Whitman's Elegy for Lincoln College

Walt Whitman’s “When Lilacs Last in the Dooryard Bloom’d” is an elegiac poem in memory of Abraham Lincoln. The poem tracks the narrator waiting to lay a sprig of lilac on the president’s coffin, the physical journey that Lincoln’s coffin takes across the country, and, finally, a lone bird mourning far away from civilization. Specifically, the opening stanzas of the poem that follow the narrator and the stanzas concerning the thrush bird characterize the poem as an elegy through their use of classical elegiac conventions, such as references to nature, song, the apotheosis of the dead, and the transference of the narrator’s mourning to the entire world.

Throughout the poem, Whitman uses the traditional imagery and symbolism typically employed in an elegy poem.
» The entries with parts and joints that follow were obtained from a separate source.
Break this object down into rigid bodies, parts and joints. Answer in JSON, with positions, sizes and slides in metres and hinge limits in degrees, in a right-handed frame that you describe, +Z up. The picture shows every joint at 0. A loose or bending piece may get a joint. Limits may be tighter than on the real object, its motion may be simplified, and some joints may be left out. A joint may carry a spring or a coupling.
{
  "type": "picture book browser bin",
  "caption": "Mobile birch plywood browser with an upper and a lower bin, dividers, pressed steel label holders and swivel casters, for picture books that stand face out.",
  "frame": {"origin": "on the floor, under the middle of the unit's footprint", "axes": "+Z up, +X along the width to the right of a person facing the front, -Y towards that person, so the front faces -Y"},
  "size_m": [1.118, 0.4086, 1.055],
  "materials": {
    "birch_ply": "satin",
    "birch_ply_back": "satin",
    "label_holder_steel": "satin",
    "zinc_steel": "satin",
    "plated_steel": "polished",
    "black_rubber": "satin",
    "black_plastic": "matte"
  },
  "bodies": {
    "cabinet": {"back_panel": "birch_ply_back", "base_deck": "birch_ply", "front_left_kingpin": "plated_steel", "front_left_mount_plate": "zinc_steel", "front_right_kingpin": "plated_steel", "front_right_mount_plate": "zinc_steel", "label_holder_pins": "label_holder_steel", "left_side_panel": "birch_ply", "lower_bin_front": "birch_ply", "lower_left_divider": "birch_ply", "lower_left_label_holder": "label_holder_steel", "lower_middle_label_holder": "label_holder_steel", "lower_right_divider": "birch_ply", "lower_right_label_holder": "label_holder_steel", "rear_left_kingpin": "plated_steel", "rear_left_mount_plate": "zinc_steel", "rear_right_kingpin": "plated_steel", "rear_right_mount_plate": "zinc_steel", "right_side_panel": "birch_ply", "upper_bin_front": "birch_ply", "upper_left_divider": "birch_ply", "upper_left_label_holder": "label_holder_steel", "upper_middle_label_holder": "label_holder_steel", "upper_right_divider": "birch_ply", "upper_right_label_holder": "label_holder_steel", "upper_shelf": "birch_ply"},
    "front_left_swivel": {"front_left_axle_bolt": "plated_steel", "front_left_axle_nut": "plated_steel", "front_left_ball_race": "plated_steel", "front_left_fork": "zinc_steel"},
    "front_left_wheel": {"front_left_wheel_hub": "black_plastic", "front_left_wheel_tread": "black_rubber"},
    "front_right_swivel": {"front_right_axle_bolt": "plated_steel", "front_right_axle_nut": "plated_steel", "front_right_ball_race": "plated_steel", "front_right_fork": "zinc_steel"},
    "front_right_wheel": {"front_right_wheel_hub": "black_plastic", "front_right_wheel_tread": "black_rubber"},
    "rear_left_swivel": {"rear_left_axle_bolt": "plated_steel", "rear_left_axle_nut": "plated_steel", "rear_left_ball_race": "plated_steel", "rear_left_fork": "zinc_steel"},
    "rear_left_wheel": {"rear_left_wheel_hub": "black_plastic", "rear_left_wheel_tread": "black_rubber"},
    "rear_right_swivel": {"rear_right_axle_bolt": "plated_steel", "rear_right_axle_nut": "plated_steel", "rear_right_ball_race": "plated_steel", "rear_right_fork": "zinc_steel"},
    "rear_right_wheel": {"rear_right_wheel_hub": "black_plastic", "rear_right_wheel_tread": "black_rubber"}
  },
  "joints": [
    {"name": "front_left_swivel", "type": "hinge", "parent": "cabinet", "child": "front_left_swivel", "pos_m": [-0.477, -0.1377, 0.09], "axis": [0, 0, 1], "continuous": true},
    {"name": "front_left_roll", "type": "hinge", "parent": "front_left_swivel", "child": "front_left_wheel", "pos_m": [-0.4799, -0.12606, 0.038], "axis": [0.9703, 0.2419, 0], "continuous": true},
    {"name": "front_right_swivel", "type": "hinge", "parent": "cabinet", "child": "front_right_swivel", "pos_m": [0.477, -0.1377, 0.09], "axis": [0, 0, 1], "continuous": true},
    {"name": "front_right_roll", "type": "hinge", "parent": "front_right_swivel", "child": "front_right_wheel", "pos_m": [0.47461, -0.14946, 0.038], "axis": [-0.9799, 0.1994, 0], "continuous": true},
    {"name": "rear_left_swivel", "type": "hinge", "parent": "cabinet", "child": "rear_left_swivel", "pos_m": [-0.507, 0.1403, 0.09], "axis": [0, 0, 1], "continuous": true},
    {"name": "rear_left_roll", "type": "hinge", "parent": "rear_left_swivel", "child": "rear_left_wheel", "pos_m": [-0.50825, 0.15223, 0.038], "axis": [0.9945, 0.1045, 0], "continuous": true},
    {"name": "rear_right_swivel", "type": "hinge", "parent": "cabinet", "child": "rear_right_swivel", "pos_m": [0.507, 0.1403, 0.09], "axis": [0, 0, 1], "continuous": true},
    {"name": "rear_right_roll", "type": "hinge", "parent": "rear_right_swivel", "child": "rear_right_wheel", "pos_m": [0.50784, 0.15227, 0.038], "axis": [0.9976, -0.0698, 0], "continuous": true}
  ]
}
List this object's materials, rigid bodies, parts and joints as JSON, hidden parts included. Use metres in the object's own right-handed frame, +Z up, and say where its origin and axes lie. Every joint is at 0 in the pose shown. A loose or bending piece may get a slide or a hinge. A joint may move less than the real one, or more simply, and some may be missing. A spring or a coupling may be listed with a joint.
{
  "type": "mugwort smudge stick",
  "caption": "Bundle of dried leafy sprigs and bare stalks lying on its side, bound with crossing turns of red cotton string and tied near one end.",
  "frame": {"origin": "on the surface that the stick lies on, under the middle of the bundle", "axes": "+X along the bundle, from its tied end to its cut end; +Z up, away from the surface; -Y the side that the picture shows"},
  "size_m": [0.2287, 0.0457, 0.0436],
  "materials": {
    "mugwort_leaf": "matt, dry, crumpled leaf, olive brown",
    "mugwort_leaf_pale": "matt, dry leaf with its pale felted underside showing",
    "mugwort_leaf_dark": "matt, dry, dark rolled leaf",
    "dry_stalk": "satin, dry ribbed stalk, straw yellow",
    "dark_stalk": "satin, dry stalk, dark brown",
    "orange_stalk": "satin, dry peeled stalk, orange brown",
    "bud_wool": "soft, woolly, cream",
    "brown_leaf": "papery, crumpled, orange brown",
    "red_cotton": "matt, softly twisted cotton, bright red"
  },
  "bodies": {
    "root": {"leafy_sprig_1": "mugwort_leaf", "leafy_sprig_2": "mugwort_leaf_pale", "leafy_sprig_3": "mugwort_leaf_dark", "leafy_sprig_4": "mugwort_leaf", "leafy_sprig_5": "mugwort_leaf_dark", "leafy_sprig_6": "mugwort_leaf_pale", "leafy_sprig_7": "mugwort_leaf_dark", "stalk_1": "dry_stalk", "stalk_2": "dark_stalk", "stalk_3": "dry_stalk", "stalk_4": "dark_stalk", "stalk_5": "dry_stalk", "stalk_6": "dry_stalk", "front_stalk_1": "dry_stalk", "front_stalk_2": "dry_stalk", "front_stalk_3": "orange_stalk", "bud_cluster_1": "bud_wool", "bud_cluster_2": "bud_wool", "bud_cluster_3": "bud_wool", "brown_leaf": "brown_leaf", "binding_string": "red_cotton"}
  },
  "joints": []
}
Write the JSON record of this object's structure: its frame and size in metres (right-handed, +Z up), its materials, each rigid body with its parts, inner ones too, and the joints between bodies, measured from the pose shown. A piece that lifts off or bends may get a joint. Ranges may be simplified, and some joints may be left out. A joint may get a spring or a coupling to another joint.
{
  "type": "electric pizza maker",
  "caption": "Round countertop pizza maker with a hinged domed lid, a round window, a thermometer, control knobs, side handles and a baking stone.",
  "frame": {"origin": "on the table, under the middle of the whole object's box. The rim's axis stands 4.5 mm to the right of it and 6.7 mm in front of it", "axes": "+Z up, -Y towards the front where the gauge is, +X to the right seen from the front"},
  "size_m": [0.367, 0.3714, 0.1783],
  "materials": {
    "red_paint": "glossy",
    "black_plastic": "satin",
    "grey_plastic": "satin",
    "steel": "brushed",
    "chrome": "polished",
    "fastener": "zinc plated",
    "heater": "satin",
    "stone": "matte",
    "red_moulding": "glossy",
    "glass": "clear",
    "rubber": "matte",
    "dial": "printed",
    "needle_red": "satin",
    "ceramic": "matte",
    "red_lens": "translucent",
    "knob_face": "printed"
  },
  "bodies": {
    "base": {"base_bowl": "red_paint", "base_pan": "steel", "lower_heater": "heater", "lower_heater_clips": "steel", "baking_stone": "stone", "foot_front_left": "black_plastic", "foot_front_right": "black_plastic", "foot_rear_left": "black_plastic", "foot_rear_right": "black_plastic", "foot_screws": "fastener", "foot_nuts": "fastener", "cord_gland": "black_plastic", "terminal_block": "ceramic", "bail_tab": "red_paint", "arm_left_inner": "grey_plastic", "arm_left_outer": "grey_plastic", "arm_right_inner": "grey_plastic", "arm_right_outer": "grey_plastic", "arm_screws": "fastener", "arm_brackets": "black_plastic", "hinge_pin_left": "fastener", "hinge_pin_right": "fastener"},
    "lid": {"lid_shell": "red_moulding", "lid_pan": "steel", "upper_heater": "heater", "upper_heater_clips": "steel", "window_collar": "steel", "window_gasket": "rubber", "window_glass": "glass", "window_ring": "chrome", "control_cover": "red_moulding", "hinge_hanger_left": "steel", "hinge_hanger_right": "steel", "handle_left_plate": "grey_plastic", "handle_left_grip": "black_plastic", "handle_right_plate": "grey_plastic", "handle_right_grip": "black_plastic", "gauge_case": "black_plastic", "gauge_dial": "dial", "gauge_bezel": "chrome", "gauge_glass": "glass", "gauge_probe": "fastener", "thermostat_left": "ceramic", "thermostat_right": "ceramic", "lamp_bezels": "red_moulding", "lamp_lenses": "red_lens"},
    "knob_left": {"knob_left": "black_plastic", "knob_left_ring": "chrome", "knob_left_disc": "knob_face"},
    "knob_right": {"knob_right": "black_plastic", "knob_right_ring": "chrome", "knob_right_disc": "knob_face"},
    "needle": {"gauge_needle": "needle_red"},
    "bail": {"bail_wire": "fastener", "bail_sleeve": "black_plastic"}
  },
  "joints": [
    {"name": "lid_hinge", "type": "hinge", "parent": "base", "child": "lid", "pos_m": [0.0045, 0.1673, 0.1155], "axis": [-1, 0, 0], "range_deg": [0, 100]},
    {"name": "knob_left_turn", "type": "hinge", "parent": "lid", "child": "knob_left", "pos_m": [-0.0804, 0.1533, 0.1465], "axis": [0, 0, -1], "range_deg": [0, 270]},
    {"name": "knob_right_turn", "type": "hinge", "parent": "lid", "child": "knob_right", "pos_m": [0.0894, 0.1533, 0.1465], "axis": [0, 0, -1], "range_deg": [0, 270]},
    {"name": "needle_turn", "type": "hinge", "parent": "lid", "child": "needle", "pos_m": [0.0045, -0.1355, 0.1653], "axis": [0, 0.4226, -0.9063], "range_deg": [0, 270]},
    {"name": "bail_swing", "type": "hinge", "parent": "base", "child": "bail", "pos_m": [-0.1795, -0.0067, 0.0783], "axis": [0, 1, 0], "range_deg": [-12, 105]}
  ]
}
One component of elegiac imagery relies on an emphasis on nature or the pastoral, which is evident from the first line of the poem:

When lilacs last in the door-yard bloom’d, / And the great star early droop’d in the western sky in the night, / I mourn’d -- and yet shall mourn with ever-returning spring.

Whitman uses the image of colorful lilacs and spring, the season of new life, to juxtapose the premature death of Lincoln as well as to convey the speaker’s deep sadness to...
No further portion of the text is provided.